*OBJECTIVE*. Repeat exactly the lines from the one containing "if shape.isNull() or" through the one containing "import math", both lines included, please, without any other lines.

*GIVEN INFORMATION*.
▼

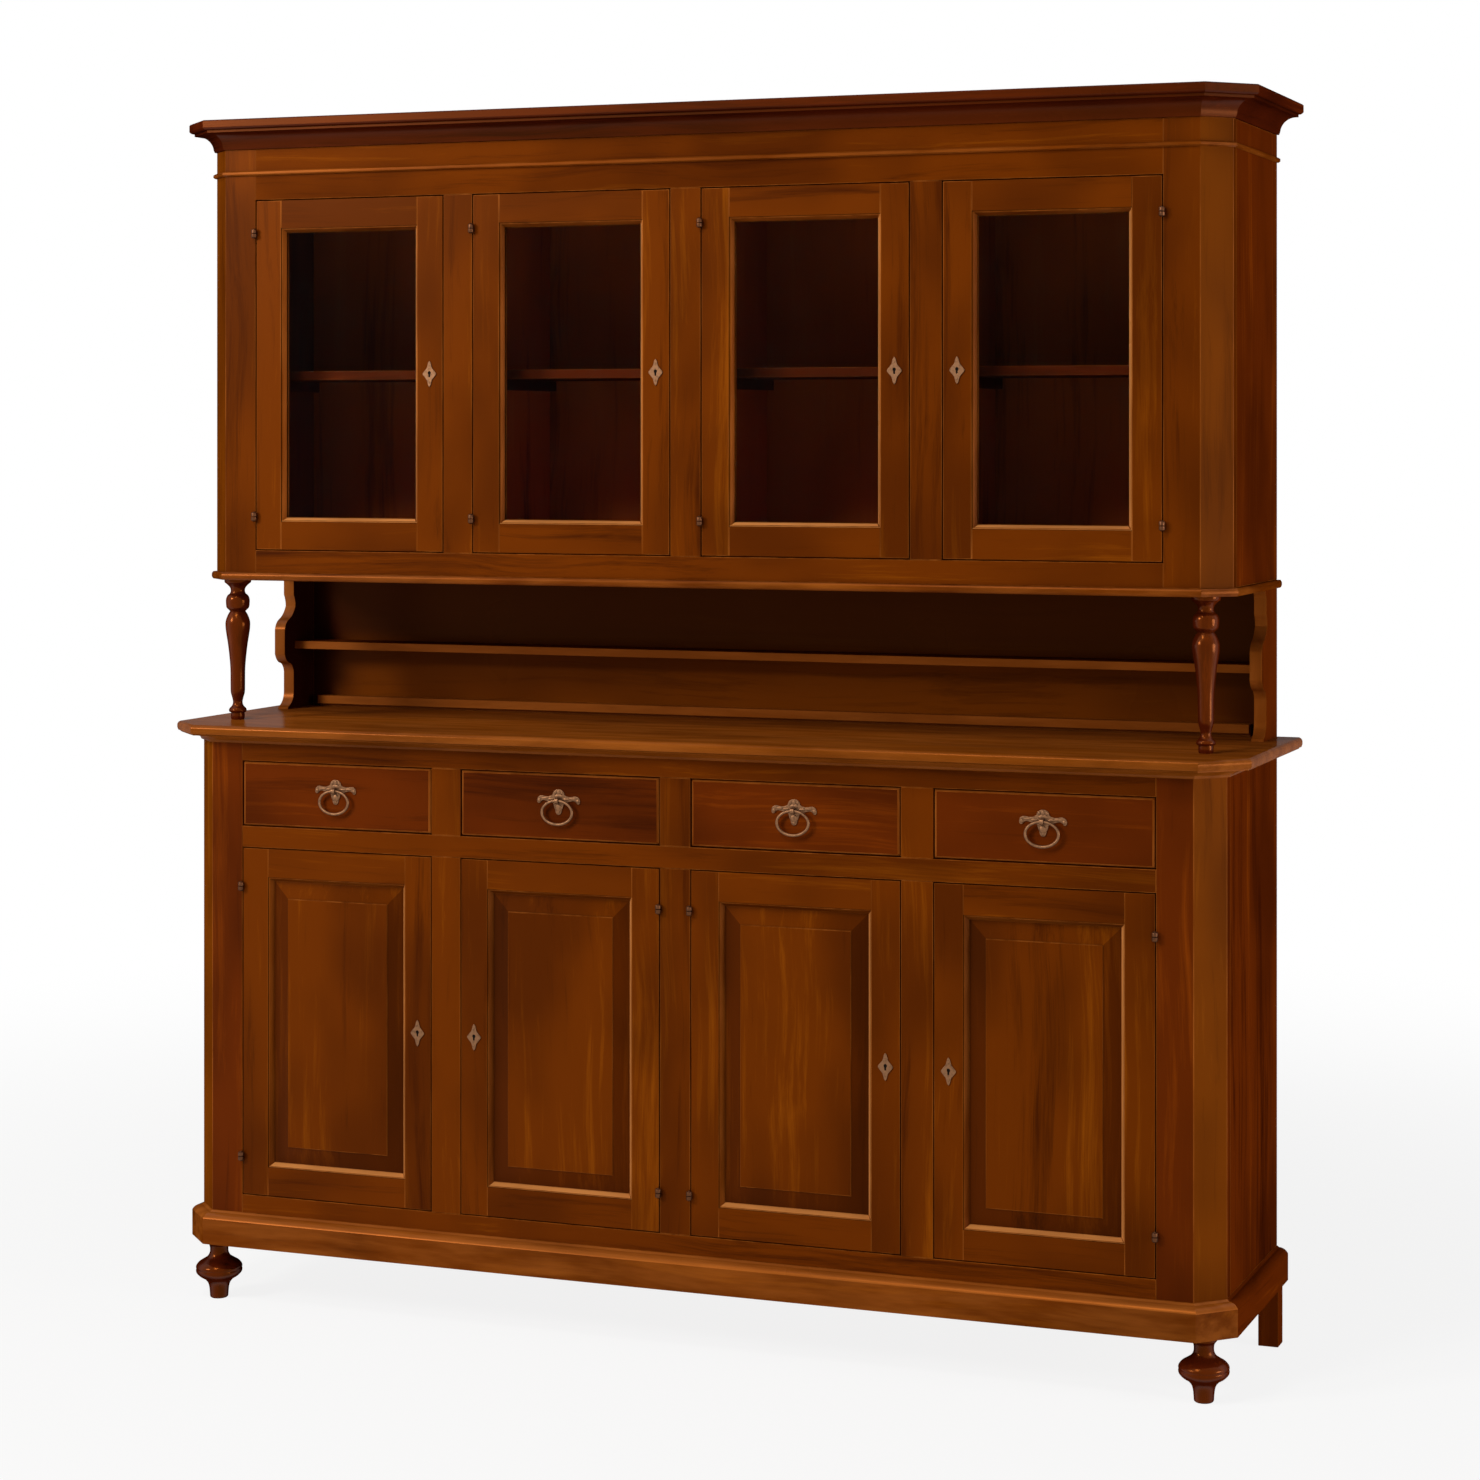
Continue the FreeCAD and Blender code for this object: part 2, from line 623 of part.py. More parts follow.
roof = z_crown - S.board_thick
node("hutch_boards", [case_board("hutch_floor", hutch, (z_glass - S.board_thick, z_glass)),
                      case_board("hutch_roof", hutch, (roof, z_crown))])
node("hutch_partitions", [
    board("hutch_partition_%d" % (k + 1),
          (wall_mid[k] - S.wall_thick / 2, wall_mid[k] + S.wall_thick / 2),
          (hutch + S.frame_thick, back), (z_glass, roof)) for k in range(3)])
shelves("hutch_shelves", hutch, z_glass + S.glass_opening / 2 - S.shelf_thick / 2)
node("back_panels", [
    board("hutch_back_panel", (-inner, inner), (back, S.base_depth), (z_hutch, z_crown)),
    board("open_back_panel", (-stage, stage), (back, S.base_depth), (z_desk, z_lip))])

h, w = S.cornice_height, S.cornice_step
cornice_profile = [(-S.cornice_seat, 0), (0.08 * w, 0), (0.12 * w, 0.09 * h, -0.4),
                   (0.73 * w, 0.57 * h), (0.81 * w, 0.57 * h), (0.81 * w, 0.66 * h, 0.3),
                   (w, 0.74 * h), (w, 0.96 * h), (0.96 * w, h), (-S.cornice_seat, h)]
node("cornice", mitred("cornice", cornice_profile, hutch, z_crown, w, S.cornice_seat, h))
h = S.bead_height
bead_profile = [(0, 0), (0.33 * h, 0), (0.7 * h, 0.25 * h), (0.7 * h, 0.75 * h), (0.33 * h, h),
                (0, h)]
node("frieze_bead", mitred("frieze_bead", bead_profile, hutch, z_frieze + S.bead_rise - h / 2, h,
                           Size.of(0), h))

# ---------------------------------------------------------------------------------------------
# Hinges: a lower half with the pin stands on the case, an upper half hangs on the door
# ---------------------------------------------------------------------------------------------
def rod(name, diameter, z, sides=8):
    """A small upright rod; a regular prism of the same width keeps repeated brass light."""
    obj = doc.addObject("Part::Prism", name)
    obj.Polygon = sides
    bind(obj, "Circumradius", diameter / 2)
    bind(obj, "Height", z[1] - z[0])
    place(obj, 0, 0, z[0])
    return obj


def hinge_leaf(name, z):
    return board(name, (-S.leaf_thick / 2, S.leaf_thick / 2),
                 (S.hinge_barrel * 0.4, S.hinge_stand + S.leaf_depth), z, local=True)


wide, tall, gudgeon = S.hinge_barrel, S.hinge_half, 0.8 * S.hinge_half
hinge_low = fuse("hinge_lower_half", [
    rod("lower_barrel", wide, (-tall, Size.of(0))), rod("hinge_pin", S.hinge_pin, (-tall, gudgeon)),
    hinge_leaf("lower_leaf", (-tall, Size.of(0)))])
hinge_high = cut("hinge_upper_half", fuse("hinge_upper_solid", [
    rod("upper_barrel", wide, (S.pin_play, tall)), hinge_leaf("upper_leaf", (S.pin_play, tall))]),
    rod("hinge_bore", S.hinge_pin + 2 * S.pin_play, (Size.of(-1), gudgeon + S.pin_play)))

# Key plate: a pierced lozenge; its keyhole is a round head with a slot.
u, v = S.key_plate_width / 2, S.key_plate_height / 2
quarter = [(0.3 * u, 0.6 * v), (0.65 * u, 0.28 * v), (u, 0)]
lozenge = [(0, -v)] + [(x, -1 * y) for x, y in quarter] + quarter[1::-1]
lozenge += [(0, v)] + [(-x, y) for x, y in quarter] + [(-x, -1 * y) for x, y in quarter[1::-1]]
key_plate = fretted("key_plate", "XZ_Plane", lozenge, S.plate_thick,
                    hole=[(-0.09 * u, -0.22 * v), (0.09 * u, -0.22 * v), (0.18 * u, 0.04 * v),
                          (0.12 * u, 0.16 * v), (-0.12 * u, 0.16 * v), (-0.18 * u, 0.04 * v)])

# ---------------------------------------------------------------------------------------------
# Doors. Each is drawn once with its opening's lower left front corner at the origin.
# ---------------------------------------------------------------------------------------------
gap, stile, thick = S.door_gap, S.door_stile, S.door_thick
sight = (gap + stile, bay - gap - stile)


def door_woodwork(name, height, filling):
    """Stiles, rails, the moulding around the opening and the bead that holds the filling."""
    level = (gap + stile, height - gap - stile)
    outside = (gap, height - gap)
    y = (Size.of(0), thick)
    lip = (S.sticking_drop, S.sticking_drop + S.sticking_depth)
    rest = (lip[1] + filling, lip[1] + filling + S.stop_thick)
    pieces = [board(name + "_left_stile", (gap, sight[0]), y, outside, local=True),
              board(name + "_right_stile", (sight[1], bay - gap), y, outside, local=True),
              board(name + "_bottom_rail", sight, y, (gap, level[0]), local=True),
              board(name + "_top_rail", sight, y, (level[1], height - gap), local=True)]
    block = board(name + "_sticking_block", sight, lip, level, local=True)
    hollow = frustum(name + "_sticking_bevel", sight, lip, level, S.sticking / 4, S.sticking)
    pieces.append(cut(name + "_sticking", block, hollow))
    stop = board(name + "_stop_block", sight, rest, level, local=True)
    window = board(name + "_stop_window", (sight[0] + S.sticking, sight[1] - S.sticking),
                   rest, (level[0] + S.sticking, level[1] - S.sticking), local=True)
    pieces.append(cut(name + "_stop", stop, window))
    return pieces, level, lip[1]


def group(name, pieces):
    obj = doc.addObject("Part::Compound", name)
    obj.Links = pieces
    return obj


panel_pieces, level, seat = door_woodwork("cupboard_door", S.door_opening, S.panel_thick)
field = seat - S.sticking_depth * 0.55
rim = S.sticking + S.runner_play
panel_pieces.append(fuse("raised_panel", [
    board("panel_board", sight, (seat, seat + S.panel_thick), level, local=True),
    frustum("panel_bevels", sight, (field, seat), level, rim + S.panel_bevel, rim),
    board("panel_field", (sight[0] + rim + S.panel_bevel, sight[1] - rim - S.panel_bevel),
          (field - S.panel_step, field), (level[0] + rim + S.panel_bevel, level[1] - rim - S.panel_bevel),
          local=True)]))
cupboard_door = group("cupboard_door", panel_pieces)

glazed_pieces, level, seat = door_woodwork("glazed_door", S.glass_opening, S.glass_thick)
glazed_door = group("glazed_door", glazed_pieces)
glass_pane = group("glass_pane", [
    board("glass_sheet", sight, (seat, seat + S.glass_thick), level, local=True)])

hinge_rests = []
ROWS = (("cupboard", front, z_door, S.door_opening, S.low_hinge, (1, -1, 1, -1)),
        ("glazed", front + hutch, z_glass, S.glass_opening, S.high_hinge, (1, 1, 1, -1)))
for row, y, z, height, inset, hands in ROWS:
    for k, hand in enumerate(hands):
        name = "%s_door_%d" % (row, k + 1)
        x = bay_left[k]
        axis = x + gap / 2 if hand > 0 else x + bay - gap / 2
        lock = x + bay - gap - stile / 2 if hand > 0 else x + gap + stile / 2
        wood = cupboard_door if row == "cupboard" else glazed_door
        node(name + "_woodwork", [copy_at(name + "_frame", wood, x, y, z)])
        if row == "glazed":
            node(name + "_glass", [copy_at(name + "_pane", glass_pane, x, y, z)])
        brass = [copy_at(name + "_key_plate", key_plate, lock, y, z + height / 2)]
        for word, level in (("low", z + inset), ("high", z + height - inset)):
            brass.append(copy_at("%s_hinge_%s" % (name, word), hinge_high, axis,
                                 y - S.hinge_stand, level))
            hinge_rests.append(copy_at("%s_hinge_rest_%s" % (name, word), hinge_low, axis,
                                       y - S.hinge_stand, level))
        node(name + "_fittings", brass)
node("hinge_rests", hinge_rests)

# ---------------------------------------------------------------------------------------------
# Drawers and their ring pulls, drawn at their opening's lower left front corner
# ---------------------------------------------------------------------------------------------
low, high = gap, S.drawer_opening - gap
bevel = S.front_bevel
box = (S.drawer_play, bay - S.drawer_play)
inside = (box[0] + S.drawer_wall, box[1] - S.drawer_wall)
end = S.frame_thick + S.drawer_depth
floor = (low + S.drawer_groove, low + S.drawer_groove + S.drawer_floor)
drawer = group("drawer_box", [
    fuse("drawer_front", [
        board("drawer_front_board", (gap, bay - gap), (bevel, S.frame_thick), (low, high), local=True),
        frustum("drawer_front_bevel", (gap, bay - gap), (Size.of(0), bevel), (low, high), bevel,
                Size.of(0))]),
    board("drawer_left_side", (box[0], inside[0]), (S.frame_thick, end), (low, low + S.drawer_side),
          local=True),
    board("drawer_right_side", (inside[1], box[1]), (S.frame_thick, end), (low, low + S.drawer_side),
          local=True),
    board("drawer_back", inside, (end - S.drawer_wall, end), (low, low + S.drawer_side), local=True),
    board("drawer_bottom", inside, (S.frame_thick, end - S.drawer_wall), floor, local=True)])

# Back plate: a crest above, scrolled wings to the sides and a drop below the eye.
u = S.pull_width / 2
wing = [(0.12 * u, -22), (0.22 * u, -13), (0.26 * u, -6), (0.66 * u, 0), (0.8 * u, -1),
        (0.9 * u, -6), (u, -3), (u, 3), (0.88 * u, 8), (0.5 * u, 7), (0.27 * u, 10), (0.2 * u, 17)]
plate_outline = [(0, -26)] + wing + [(0, 20)]
plate_outline += [(-p[0], p[1], 0) for p in wing[::-1]]
plate = fretted("pull_plate", "XZ_Plane", plate_outline, S.plate_thick)


def cross_rod(name, radius, length, sides=10):
    """A rod along X through the ring's axis."""
    obj = doc.addObject("Part::Prism", name)
    obj.Polygon = sides
    bind(obj, "Circumradius", radius)
    bind(obj, "Height", length)
    obj.Placement = App.Placement(App.Vector(), App.Rotation(App.Vector(0, 1, 0), 90))
    place(obj, -length / 2, -S.pull_stand, 0)
    return obj


eye = (S.ring_wire / 2 + S.pin_play) * (1 / math.cos(math.pi / 10))
post = board("pull_post", (-S.boss_width / 2, S.boss_width / 2), (-S.pull_stand, -S.plate_thick / 2),
             (-S.boss_width / 2, S.boss_width / 2), local=True)
pull_plate = cut("pull_mount", fuse("pull_mount_solid", [
    plate, cross_rod("pull_eye", eye + S.boss_width / 3, S.boss_width), post]),
    cross_rod("pull_eye_bore", eye, S.boss_width + 2))

# Ring: an eight-sided wire swept around an oval whose straight top turns in the eye.
SIDES = 12
oval = doc.addObject("Sketcher::SketchObject", "ring_path")
points = []
for i in range(SIDES):
    turn = 2 * math.pi * (i + 0.5) / SIDES
    top = math.cos(math.pi / SIDES)
    points.append((S.ring_width / 2 * math.sin(turn), S.ring_drop / 2 * (math.cos(turn) - top)))
outline(oval, points)
oval.Placement = App.Placement(App.Vector(), App.Rotation(App.Vector(1, 0, 0), 90))
section = doc.addObject("Sketcher::SketchObject", "ring_section")
outline(section, [(S.ring_wire / 2 * math.cos(math.pi * (2 * i + 1) / 8),
                   S.ring_wire / 2 * math.sin(math.pi * (2 * i + 1) / 8)) for i in range(8)])
section.Placement = App.Placement(App.Vector(), App.Rotation(App.Vector(0, 1, 0), 90))
ring = doc.addObject("Part::Sweep", "pull_ring")
ring.Sections = [section]
ring.Spine = (oval, ["Edge%d" % (i + 1) for i in range(SIDES)])
ring.Solid = True
ring.Transition = "Right corner"

middle = z_drawer + S.drawer_opening / 2 + S.pull_rise
for k in range(4):
    name = "drawer_%d" % (k + 1)
    x = bay_left[k]
    node(name + "_box", [copy_at(name + "_woodwork", drawer, x, front, z_drawer)])
    node(name + "_plate", [copy_at(name + "_mount", pull_plate, x + bay / 2, front, middle)])
    node(name + "_ring", [copy_at(name + "_bail", ring, x + bay / 2, front - S.pull_stand, middle)])

# ---------------------------------------------------------------------------------------------
# Check everything, then write one STEP file for each sub-part
# ---------------------------------------------------------------------------------------------
doc.recompute()
for obj in doc.Objects:
    if "Invalid" in obj.State or "Error" in obj.State:
        raise RuntimeError("%s is %s" % (obj.Name, obj.State))
for name, obj in parts.items():
    shape = obj.Shape
    if shape.isNull() or not shape.isValid() or not shape.Solids:
        raise RuntimeError("%s has no valid shape" % name)

os.makedirs("parts", exist_ok=True)
for name, obj in parts.items():
    obj.Shape.exportStep("parts/%s.step" % name)
print("%d nodes, %d solids" % (len(parts), sum(len(o.Shape.Solids) for o in parts.values())))
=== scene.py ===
"""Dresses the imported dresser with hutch: wood, brass and glass, turned and cast pieces, stage."""
import math

import bmesh
import bpy
from bpy.props import FloatProperty, FloatVectorProperty, IntProperty, PointerProperty
from bpy.types import Operator, Panel, PropertyGroup
from mathutils import Matrix, Vector


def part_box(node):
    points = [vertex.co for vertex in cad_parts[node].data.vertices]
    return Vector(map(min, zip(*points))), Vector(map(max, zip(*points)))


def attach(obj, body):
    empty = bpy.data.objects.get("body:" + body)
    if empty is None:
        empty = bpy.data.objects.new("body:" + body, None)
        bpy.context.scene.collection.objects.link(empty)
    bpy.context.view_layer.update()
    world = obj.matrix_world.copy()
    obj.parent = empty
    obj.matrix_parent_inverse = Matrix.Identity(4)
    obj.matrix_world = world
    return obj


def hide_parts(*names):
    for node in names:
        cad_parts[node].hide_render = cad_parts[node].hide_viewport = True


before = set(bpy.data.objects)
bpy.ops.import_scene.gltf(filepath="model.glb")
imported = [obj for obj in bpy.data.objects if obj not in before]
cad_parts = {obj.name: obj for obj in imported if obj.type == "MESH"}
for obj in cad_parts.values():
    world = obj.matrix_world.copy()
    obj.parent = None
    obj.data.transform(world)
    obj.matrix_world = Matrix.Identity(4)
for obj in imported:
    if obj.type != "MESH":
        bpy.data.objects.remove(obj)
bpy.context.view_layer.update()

bl_info = {
    "name": "Dresser with Hutch",
    "version": (1, 0, 0),
    "blender": (4, 5, 0),
    "location": "View3D > Sidebar > Dresser",
    "description": "Gives the dresser its wood, brass and glass, its turned and cast pieces "
                   "and a stage",
    "category": "Object",
}

MM = 0.001
HAIR = 0.1 * MM
BAYS = range(1, 5)

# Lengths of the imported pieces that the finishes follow.
CANT = 46 * MM
DOOR_GAP = 2 * MM
DOOR_STILE = 52 * MM
PANEL_BEVEL = 31 * MM
PLINTH_NOSE = 13 * MM
DRAWER_FRONT = 22 * MM
DRAWER_BEVEL = 3 * MM
DRAWER_SIDE = 18 * MM

# Widths of eased edges: of inner and thin boards, of mouldings and of doors.
FINE_ARRIS = 0.6 * MM
MOULDING_ARRIS = 0.7 * MM
DOOR_ARRIS = 1.4 * MM


def paint(red, green, blue):
    """A colour written in 0 to 255, as the linear numbers that shaders use."""
    parts = [value / 255 for value in (red, green, blue)]
    return tuple(c / 12.92 if c <= 0.04045 else ((c + 0.055) / 1.055) ** 2.4 for c in parts)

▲

*RESPONSE TO THE EXERCISE*.
    if shape.isNull() or not shape.isValid() or not shape.Solids:
        raise RuntimeError("%s has no valid shape" % name)

os.makedirs("parts", exist_ok=True)
for name, obj in parts.items():
    obj.Shape.exportStep("parts/%s.step" % name)
print("%d nodes, %d solids" % (len(parts), sum(len(o.Shape.Solids) for o in parts.values())))
=== scene.py ===
"""Dresses the imported dresser with hutch: wood, brass and glass, turned and cast pieces, stage."""
import math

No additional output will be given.